You must make at least two trips to the FRO. Both are guaranteed to be painful, but you don’t actually have to be there for both if you send someone with your passport. Honestly, I’m not impressed by this. It lacks both efficiency and thoroughness. It gives an impression of thoroughness without actually having it. A cynical man might be tempted to believe that the combination of convoluted processes and lack of automation is a deliberate design decision so as to increase the number of civil service jobs. A less cynical man would draw the conclusion that the relative cost of computing power and peoples’ time is reversed here; so automation does not pay for itself directly and the negative effect that inefficient red tape has on the economy is indirect and hard to measure for justifying improvements.

Oh and after the foreigner residence permits were delivered, we looked them over. Daniela’s end date was wrong and they spelled our names wrong. Score two – three actually – for lack of thoroughness. From what I read in the paper, passing the civil service exam is not easy and requires hard study. It seems however that actually checking your work for mistakes is not a requirement. I fear getting these mistakes corrected will be painful.


6 responses to “The FRO

  1. I suppose most of the administrative rules have been established during the British time. One would have to compare the process with the current one in England to see if it is still similar there. Another aspecet could be to have a process that would give job opportunities to as many people as possible. A government job is still something very attactive …
    But not all hope is lost and some progress can happen: I remember that a few years ago, you still had to fill out 3 or 4 different paper forms during the flight before arrival in India, just for a 1 week business trip. And it took ages to pass the immigration counters at the airport. Now, they have condensed it to one form (including a detachable form for customs) and the process at the counter is actually quite fast. Perhaps, a similar rush into an efficient future will hit the FRO sometimes soon (but of course too late for you)

  2. “Another aspecet could be to have a process that would give job opportunities to as many people as possible.”

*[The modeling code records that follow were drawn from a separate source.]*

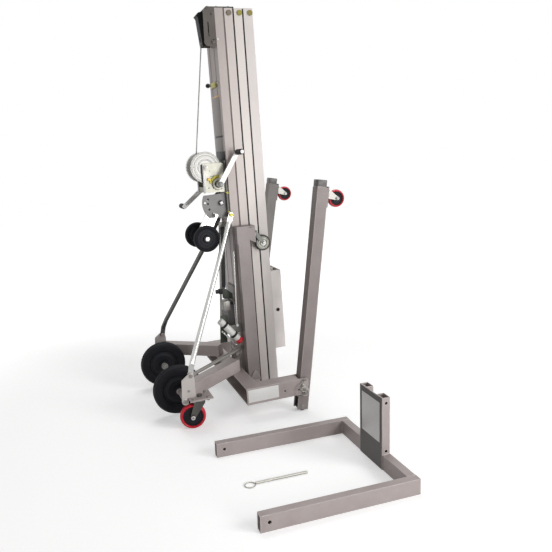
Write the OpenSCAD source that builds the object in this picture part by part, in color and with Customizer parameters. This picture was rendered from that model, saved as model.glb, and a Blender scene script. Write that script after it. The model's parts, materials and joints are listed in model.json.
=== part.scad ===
// Material hoist, stowed: nested mast down, front legs folded up, fork frame and its pin on the floor.
// The machine leans back on its wheels, so its pieces are drawn square and leaned as one frame.
// Right is the side with the stay bar (negative Y); forward is positive X.

/* [Machine] */
// Backward lean of the stowed machine, degrees
lean = 2.2; // [1.8:0.1:2.6]
// Outer size of the square frame tube
tube = 63.5; // [60:0.5:66]
// Wall of the square frame tube
tube_wall = 4; // [3:0.5:5]
// Clearance between parts that slide or swing past each other
gap = 0.3; // [0.3:0.1:0.6]
// Radial clearance of a pin in its running bore
fit = 0.05; // [0.02:0.01:0.1]

/* [Base] */
// Rear edge of the cross channel
channel_x = 300; // [290:1:305]
// Depth of the cross channel, front to back
channel_d = 70; // [64:1:76]
// Underside of the cross channel
channel_z = 72; // [68:1:76]
// Height of the cross channel
channel_h = 84; // [80:1:90]
// Wall of the cross channel
channel_wall = 5; // [4:0.5:6]
// Wall of the side members
member_wall = 5.5; // [4:0.5:6]
// Front end of the side members' walls
member_x1 = 604; // [596:1:612]
// Side play of a leg between the walls
leg_play = 0.75; // [0.5:0.05:1.2]
// Half distance between the legs' middles
leg_y = 399; // [390:1:410]
// Radius of the ears round the leg pivot
ear_r = 24; // [22:1:26]
// Splay of the rear arms, degrees
arm_splay = 37.6; // [36:0.2:39]
// Length of a rear arm
arm_len = 361; // [350:1:370]
// Middle of a rear arm's rear end, from the machine's rear axle line
arm_x = 43; // [40:1:48]
// Half distance between the rear ends of the arms
arm_y = 365; // [360:1:370]

/* [Legs] */
// Height of the leg pivot
pivot_z = 84; // [82:1:88]
// Radius of the leg pivot bolt
pivot_r = 10; // [8:0.5:12]
// Outer size of a leg's square tube
leg_tube = 57; // [54:0.5:60]
// Forward lean of the right leg when folded, degrees
leg_lean_right = 9; // [7:0.5:9.5]
// Forward lean of the left leg when folded, degrees
leg_lean_left = 11; // [10:0.5:12]
// Length of a leg tube above its pivot
leg_up = 1022; // [1000:1:1040]
// Length of a leg tube below its pivot
leg_down = 98; // [94:1:100]
// Height of the end cap of a leg
leg_cap_h = 34; // [25:1:40]
// Radius of the roller at a leg's root
roller_r = 24; // [22:0.5:24]

/* [Wheels] */
// Radius of the large fixed wheels
big_r = 125; // [120:1:127]
// Width of the large fixed wheels
big_w = 62; // [56:1:64]
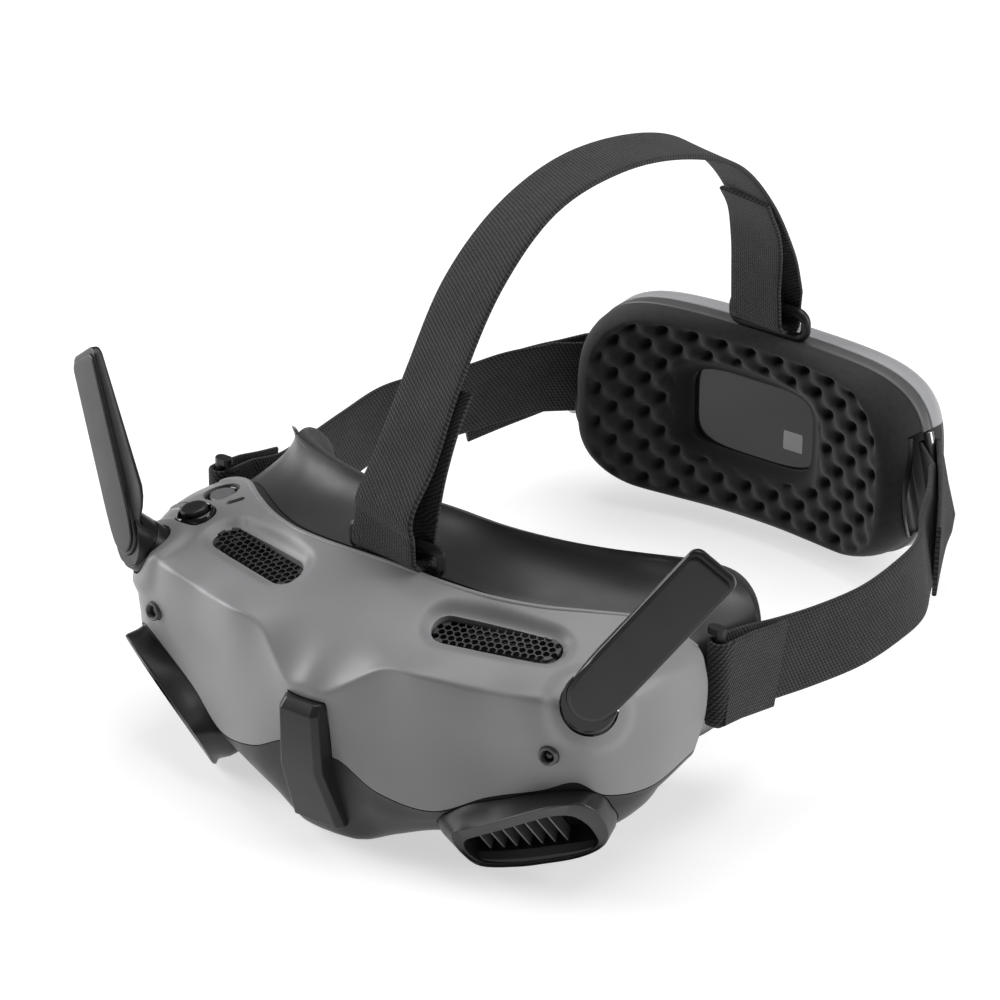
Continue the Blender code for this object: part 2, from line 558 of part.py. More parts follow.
# ---------------------------------------------------------------- optics
mask_half = [(0, 0, 59), (20, 0, 60), (40, 0, 59.5), (55, 0, 57), (63, 0, 50), (64.5, 0, 40), (60, 0, 29),
             (46, 0, 22), (30, 0, 22), (14, 0, 28), (0, 0, 34)]
mask_loop = closed_loop(mask_half, 24)
optics_mask = loft("optics_mask", [[Vector((p[0], y, p[2])) for p in mask_loop] for y in (1.0, 3.0)], FOAM,
                   smooth=30)
for side in (-1, 1):
    at = frame_at((side * EYE_X, 2, EYE_Z), (1, 0, 0), (0, -1, 0))
    stadium = rounded(2 * (BARREL_R + 5), 2 * (BARREL_R + 0.5), BARREL_R + 0.45, 8)
    cut(optics_mask, prism("eye_hole", at, [(stadium, -6), (stadium, 6)], FOAM, group=cutters))
eye_at = frame_at((EYE_X, 0, EYE_Z), (1, 0, 0), (0, 1, 0))
EYE_PIVOT = (EYE_X, 0, EYE_Z)
mirror_pair(turned("lens_barrel", eye_at, [(12.6, -17), (BARREL_R, -17), (BARREL_R, 6),
                                           (BARREL_R - 1.2, 7.2), (BARREL_R - 2.2, 5.2), (12.6, 1.0)],
                   FACE_DARK, n=28, hollow=True, pivot=EYE_PIVOT), "lens_barrel")
mirror_pair(turned("eyepiece_lens", eye_at, [(11.6, -5.0), (12.3, -4.0),
                                            (12.3, -1.0), (9.0, 1.0),
                                            (4.0, 1.8)],
                  LENS_GLASS, n=28, pivot=EYE_PIVOT), "eyepiece_lens")
mirror_pair(prism("display_panel", eye_at, [(rounded(27, 24, 2, 2), -19.2), (rounded(27, 24, 2, 2), -17.4)],
                  GLOSS_BLACK, pivot=EYE_PIVOT), "display_panel")
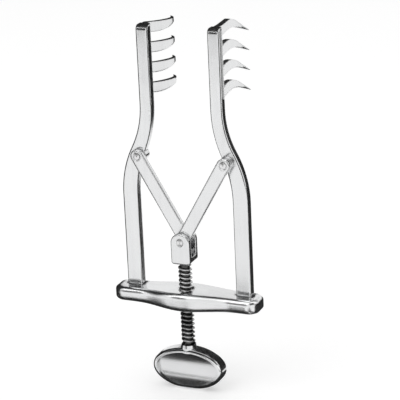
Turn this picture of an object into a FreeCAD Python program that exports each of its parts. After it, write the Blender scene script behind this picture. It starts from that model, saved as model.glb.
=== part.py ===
import FreeCAD, Part
import math
import os

V = FreeCAD.Vector
os.makedirs("parts", exist_ok=True)

# Frame: X across the two arms, Y back towards the tips of the claws, Z up along the screw.
# The origin is on the screw axis, level with the two hinge pins in the crossbar. Millimetres.

# driving sizes
hinge_x = 16.4          # hinge pin of each arm, sideways from the screw axis
arm_thick = 2.7
arm_low_width = 4.5
arm_high_width = 3.5
arm_high_x = 10.4       # middle of the straight upper part
arm_top = 76.2
bend_start, bend_end = 28.0, 54.0
link_pin = (13.1, 39.6)     # rivet between link and arm, x and z
clevis_pin_z = 16.8
link_width, link_thick = 3.7, 1.5
prong_pitch, prong_height, prong_count = 5.65, 2.8, 4
prong_thick = 1.8
prong_run, prong_lean = 15.0, 3.0       # straight part of a claw seen from above, leaning inwards, degrees
prong_bend, prong_turn = 7.6, 43.0      # radius of its hooked end, and the way its point looks outwards
# how far a claw sinks at half its length and at its point: the drawing hooks the right ones down more
prong_sink = {"left": (1.30, 1.20), "right": (0.05, 4.00)}
screw_d = 3.9
neck_d = 2.4            # end of the screw that turns in the clevis
bar_past_hinge = 5.3    # end of the crossbar past the hinge pin
thumb_size = (21.0, 4.6, 12.2)
thumb_z = -21.1

# clearances
slide_gap = 0.10        # between faces that turn past each other
pin_gap = 0.05          # round a pin, on the radius
screw_gap = 0.10        # round the screw in the crossbar, on the radius

# sizes that follow
through = arm_top / 2    # half the length of a cutter that has to go right through a piece
bar_half = hinge_x + bar_past_hinge
link_front_y = -link_thick - slide_gap / 2      # right link: front face, the left link lies behind it
link_back_y = link_thick + slide_gap / 2
arm_y0 = link_back_y + slide_gap
arm_y1 = arm_y0 + arm_thick
fork_half = link_back_y + slide_gap             # half the gap of the clevis
fork_ear = 1.3
rivet_d, tail_d, hinge_d, clevis_pin_d = 1.8, 1.0, 1.6, 1.8
rivet_proud = 0.12      # domed ends of the rivets, over the face they are riveted to
rivet_sink = 0.14       # bevel round a rivet hole, which leaves a fine ring round the rivet
link_length = math.hypot(link_pin[0], link_pin[1] - clevis_pin_z)
link_angle = math.degrees(math.atan2(link_pin[0], link_pin[1] - clevis_pin_z))


def ring_bevel(d, x, z, y, out):
    """The cutter for a bevel round a hole along Y at face y; out is -1 for a front face, 1 for a back face."""
    small, big = d / 2, d / 2 + rivet_sink
    cone = Part.makeCone(big, small, rivet_sink, V(x, y, z), V(0, -out, 0))
    return cone


def along_y(d, x, z, y0, y1):
    """A round bar along Y."""
    return Part.makeCylinder(d / 2, y1 - y0, V(x, y0, z), V(0, 1, 0))


def line(a, b):
    return Part.LineSegment(a, b).toShape()


def arc(a, b, c):
    return Part.Arc(a, b, c).toShape()


def prism(edges, direction):
    """A solid from a closed outline, drawn edge after edge, pulled along a direction."""
    return Part.Face(Part.Wire(edges)).extrude(direction)


def edges_along(shape, want):
    return [e for e in shape.Edges if want(e)]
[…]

    That is what I mentioned in my “a cynical man might think…” observation, but it does not make sense. A government has X amount of tax revenue. Now governments – especially ones where the political types at the top like to try and get re-elected (i.e. democracies) – will spend all the revenue that they take in (and then some). They can waste it on having three people stamp a form; or they can streamline the process, have one guy stamp the form and two fix potholes in the roads. The government pork is still there, but everyone benefits from more money going to schools, roads and hospitals. You may be right, but if you are, there is some extremely shortsighted thinking at work.

  3. Quirky Indian

    Dave, Holger is right, because in India, the government is also the largest employer. Working in an office is “more prestigious” than actually doing something useful – like fixing the road. Because that actually means work. So the system has evolved into one where 10 do the job of 1, and no one really does anything. Cynical? Maybe. Accurate? You bet!

    The other thing – your FRO consultants are actually brokers – we have brokers for everything in India. These guys take a fee, and because of their volumes, are able to give a cut to the officials, who then “speed up” your application and make the whole thing relatively painless. India has brokers for every government interaction – licenses, passports, registrations of various kinds – you name it. What’s the cultural explanation for this? Well, we hate standing in queues. So we try to fix the system so that we don’t have to. And that’s the end of my pulp psychology/sociology/anthropology lesson!


    Quirky Indian

  4. The situation that you describe with the brokers sounds like institutionalized bribery. If you pay the extra fee, then you get to have an “upgrade” to your bureaucracy experience.

  5. Quirky Indian

    That’s exactly what it is. Institutionalised bribery. Permeates every aspect of our life.